Paolini's Inheritance Cycle

Discussion in 'Novels & Stories' started by Aravelle, Oct 12, 2012.

  1. Going over what went wrong is important. It's like watching game film, you go over what the other guy did wrong and right. You hone in and learn. But to make the critique valuable you need to do both.
     
  2. Tom

    Tom Istar

    2,705
    1,134
    163
    Excellent, excellent. Let us all guide Master Phillip on his journey to the Dark Side.

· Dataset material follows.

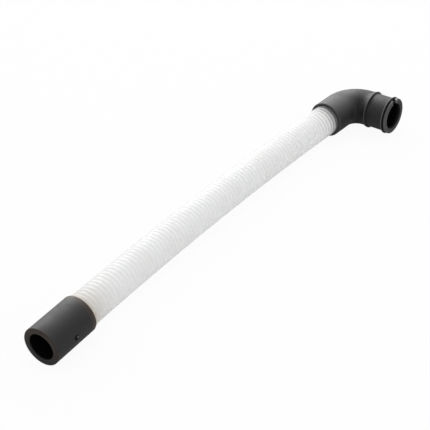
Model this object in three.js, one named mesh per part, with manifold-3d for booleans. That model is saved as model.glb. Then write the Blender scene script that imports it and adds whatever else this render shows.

    But seriously, I think it's great that you love those books, but are willing to admit they have mistakes in them. When I first read them, I sort of mindlessly loved them. I knew they weren't perfect, but I tried to ignore that and swept the mistakes I noticed under my mental rug, so to speak. I didn't have the degree of self-awareness then to be able to like something while acknowledging its imperfections. That naivety led me to feel betrayed when I discovered just how bad the books were, and paved my way to becoming a raging anti-fan. Oh well, you gotta learn somehow...
     
  3. druidofwinter

    druidofwinter Sage

    281
    37
    28
    I will jump in here and say that I love Eragon. It is my favorite book in the series even if it is technically the weakest. I am another of those people that was inspired to start writing because of Paolini. The series may not have the greatest writing or the most original story, but as an introduction to fantasy it is excellent.
    As a reader I did not notice (or did care to dwell on) the writing's level of quality. Unless a book makes me wince or struggle to understand what the author is attempting to convey I do not discount the writing as bad. I never had any trouble reading Eragon (or any of the subsequent books).
    The series, as I have said, is not perfect. Compared to the giants of our genre it may even appear poor. But I would never say it was bad. It succeeded in delighting and inspiring millions of readers the world over, and if a book can do that than I consider it a complete success.
    I would call it good.
     
    Philster401 likes this.
  4. Philster401

    Philster401 Maester

    687
    50
    28
    I agree completely
     
  5. Mythopoet

    Mythopoet Auror

    1,943
    937
    113
    This is absolutely key. For the majority of readers, unless there is something objectively bad about the prose (such failing to make the story clear) then they don't care. Writers who go around talking about "bad writing" in popular books are failing to understand readers and what readers' priorities are. It doesn't matter whether you as a writer enjoyed the book or not, there really is nothing objectively bad about Eragon. It's all a matter of taste. And the fact that you don't like a particular book is not a good reason claim that it is bad, which indirectly is insulting many, many readers' (your own potential readers, if you write fantasy) taste.
     
  6. I never understood this sentiment. How can one be insulted if someone else thought a book was bad. I have read from several people here that they dislike Sanderson's novels, but that doesn't insult me. I may think less of them as a person and wish that they go jump in a chasmfiend's mouth, but I'm not insulted. (That last sentence was tongue in cheek btw). Seriously though, how can someone be insulted about a difference of opinion. And why should writers have to tip-toe around their own opinions so that they don't offend their "audience." It's just weird.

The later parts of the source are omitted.